(begin)

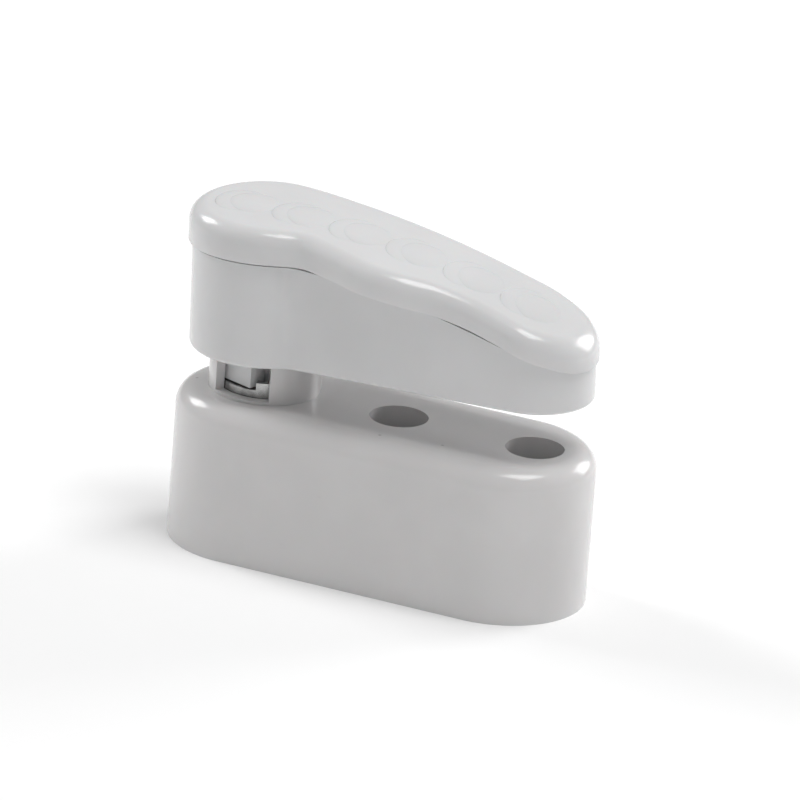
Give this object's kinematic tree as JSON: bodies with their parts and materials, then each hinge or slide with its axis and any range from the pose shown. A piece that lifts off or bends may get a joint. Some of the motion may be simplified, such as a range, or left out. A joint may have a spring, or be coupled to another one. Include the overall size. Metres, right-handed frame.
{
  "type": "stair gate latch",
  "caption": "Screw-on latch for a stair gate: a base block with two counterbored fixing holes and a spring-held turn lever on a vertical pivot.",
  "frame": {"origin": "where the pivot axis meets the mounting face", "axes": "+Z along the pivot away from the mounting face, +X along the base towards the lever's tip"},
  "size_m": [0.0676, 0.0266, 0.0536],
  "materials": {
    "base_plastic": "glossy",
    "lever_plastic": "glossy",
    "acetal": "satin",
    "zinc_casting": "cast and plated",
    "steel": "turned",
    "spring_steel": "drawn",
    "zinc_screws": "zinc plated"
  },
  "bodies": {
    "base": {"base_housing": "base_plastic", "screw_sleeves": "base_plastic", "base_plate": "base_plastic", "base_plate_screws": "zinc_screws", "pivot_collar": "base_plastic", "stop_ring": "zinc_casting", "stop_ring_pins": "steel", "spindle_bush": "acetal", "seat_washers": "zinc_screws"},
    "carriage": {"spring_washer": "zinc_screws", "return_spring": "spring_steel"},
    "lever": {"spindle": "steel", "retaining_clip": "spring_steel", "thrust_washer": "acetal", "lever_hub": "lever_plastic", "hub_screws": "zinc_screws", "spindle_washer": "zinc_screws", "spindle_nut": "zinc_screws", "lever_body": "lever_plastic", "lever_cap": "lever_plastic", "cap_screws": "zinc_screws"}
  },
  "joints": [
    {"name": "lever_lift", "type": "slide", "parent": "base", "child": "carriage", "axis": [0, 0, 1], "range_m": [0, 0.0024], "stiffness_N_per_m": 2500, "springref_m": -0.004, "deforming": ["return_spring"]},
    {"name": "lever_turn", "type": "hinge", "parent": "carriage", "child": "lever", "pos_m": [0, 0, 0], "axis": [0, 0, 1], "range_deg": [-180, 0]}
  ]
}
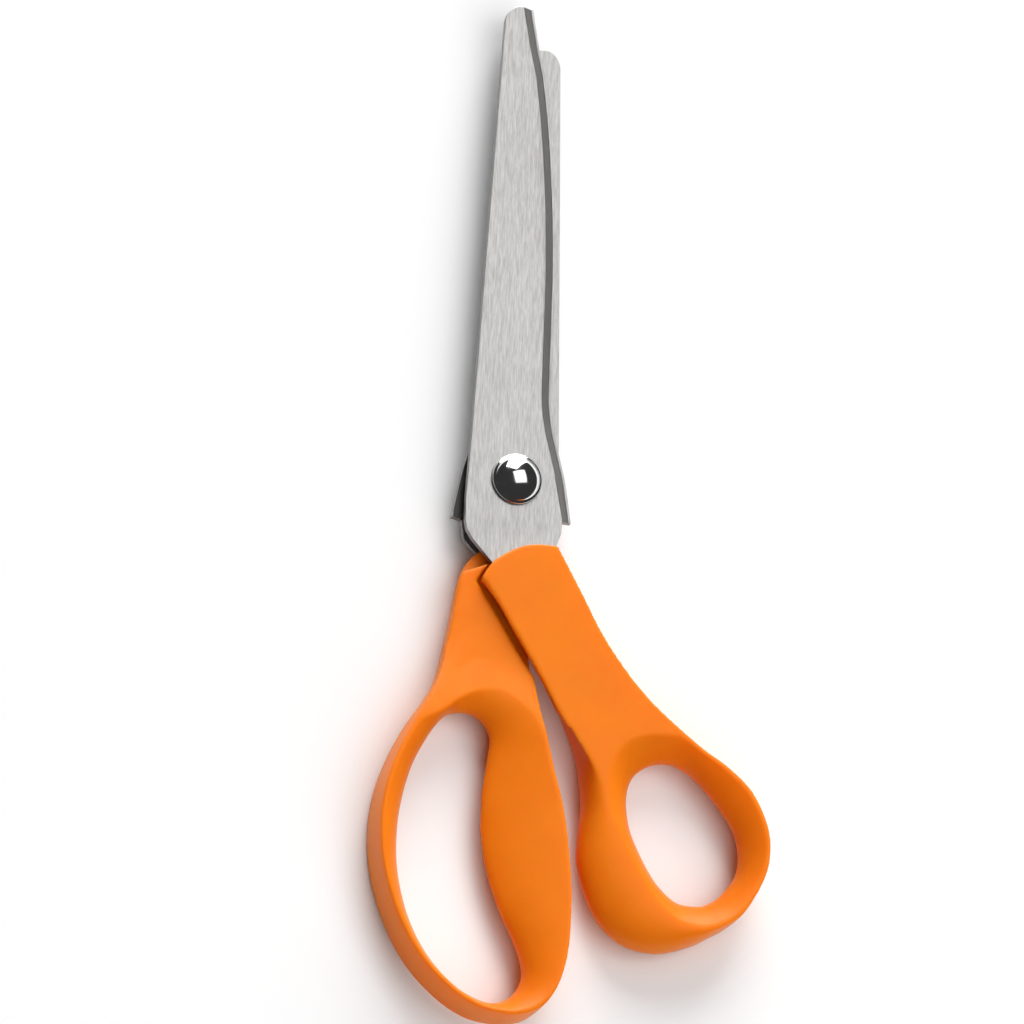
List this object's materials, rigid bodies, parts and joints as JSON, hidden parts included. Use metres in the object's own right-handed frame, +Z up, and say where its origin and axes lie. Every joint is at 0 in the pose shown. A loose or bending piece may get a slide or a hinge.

(end)

* Description of the task *
Exactly as shown above, return every record.

* Written solution *
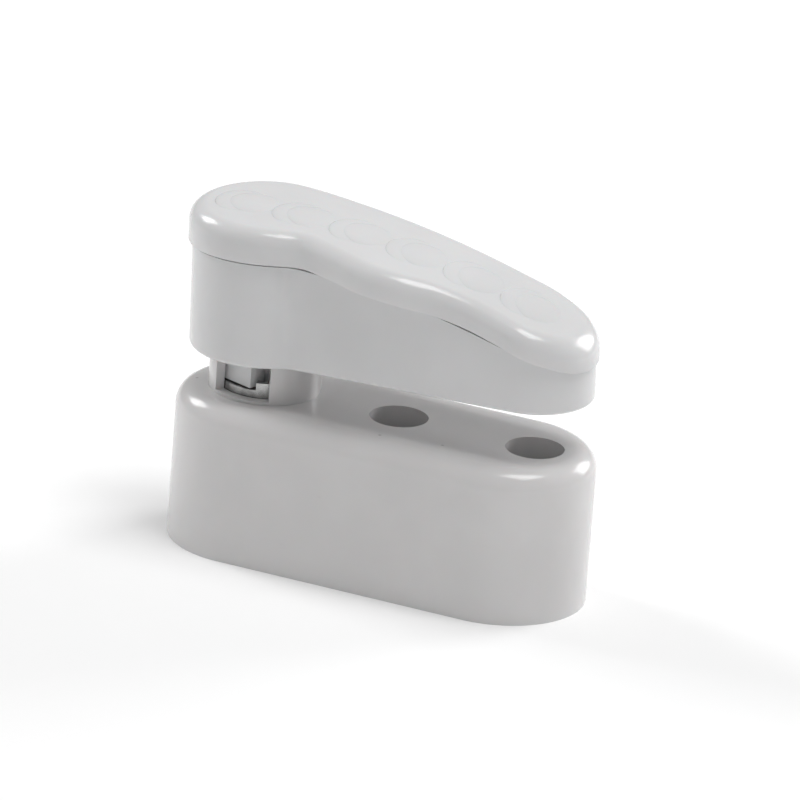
Give this object's kinematic tree as JSON: bodies with their parts and materials, then each hinge or slide with its axis and any range from the pose shown. A piece that lifts off or bends may get a joint. Some of the motion may be simplified, such as a range, or left out. A joint may have a spring, or be coupled to another one. Include the overall size. Metres, right-handed frame.
{
  "type": "stair gate latch",
  "caption": "Screw-on latch for a stair gate: a base block with two counterbored fixing holes and a spring-held turn lever on a vertical pivot.",
  "frame": {"origin": "where the pivot axis meets the mounting face", "axes": "+Z along the pivot away from the mounting face, +X along the base towards the lever's tip"},
  "size_m": [0.0676, 0.0266, 0.0536],
  "materials": {
    "base_plastic": "glossy",
    "lever_plastic": "glossy",
    "acetal": "satin",
    "zinc_casting": "cast and plated",
    "steel": "turned",
    "spring_steel": "drawn",
    "zinc_screws": "zinc plated"
  },
  "bodies": {
    "base": {"base_housing": "base_plastic", "screw_sleeves": "base_plastic", "base_plate": "base_plastic", "base_plate_screws": "zinc_screws", "pivot_collar": "base_plastic", "stop_ring": "zinc_casting", "stop_ring_pins": "steel", "spindle_bush": "acetal", "seat_washers": "zinc_screws"},
    "carriage": {"spring_washer": "zinc_screws", "return_spring": "spring_steel"},
    "lever": {"spindle": "steel", "retaining_clip": "spring_steel", "thrust_washer": "acetal", "lever_hub": "lever_plastic", "hub_screws": "zinc_screws", "spindle_washer": "zinc_screws", "spindle_nut": "zinc_screws", "lever_body": "lever_plastic", "lever_cap": "lever_plastic", "cap_screws": "zinc_screws"}
  },
  "joints": [
    {"name": "lever_lift", "type": "slide", "parent": "base", "child": "carriage", "axis": [0, 0, 1], "range_m": [0, 0.0024], "stiffness_N_per_m": 2500, "springref_m": -0.004, "deforming": ["return_spring"]},
    {"name": "lever_turn", "type": "hinge", "parent": "carriage", "child": "lever", "pos_m": [0, 0, 0], "axis": [0, 0, 1], "range_deg": [-180, 0]}
  ]
}
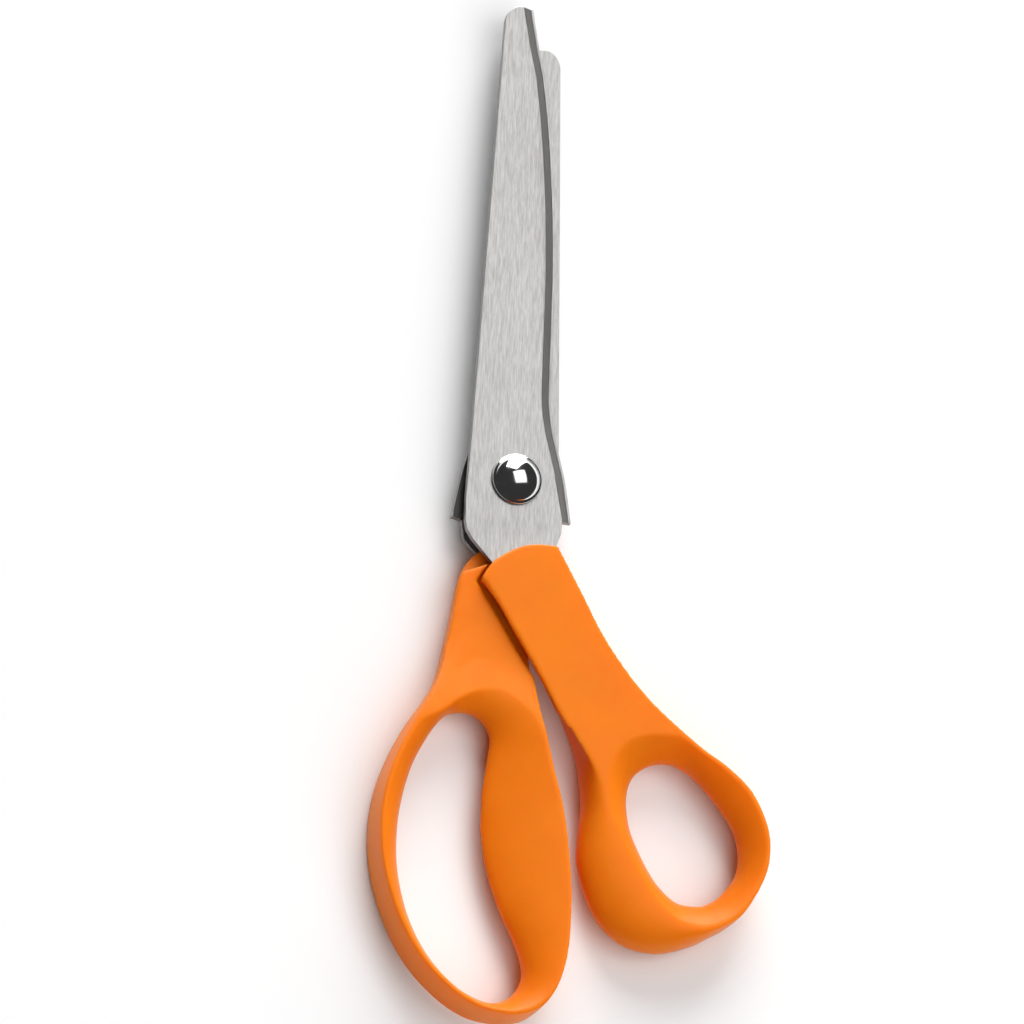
List this object's materials, rigid bodies, parts and joints as JSON, hidden parts included. Use metres in the object's own right-handed frame, +Z up, and say where its origin and axes lie. Every joint is at 0 in the pose shown. A loose or bending piece may get a slide or a hinge.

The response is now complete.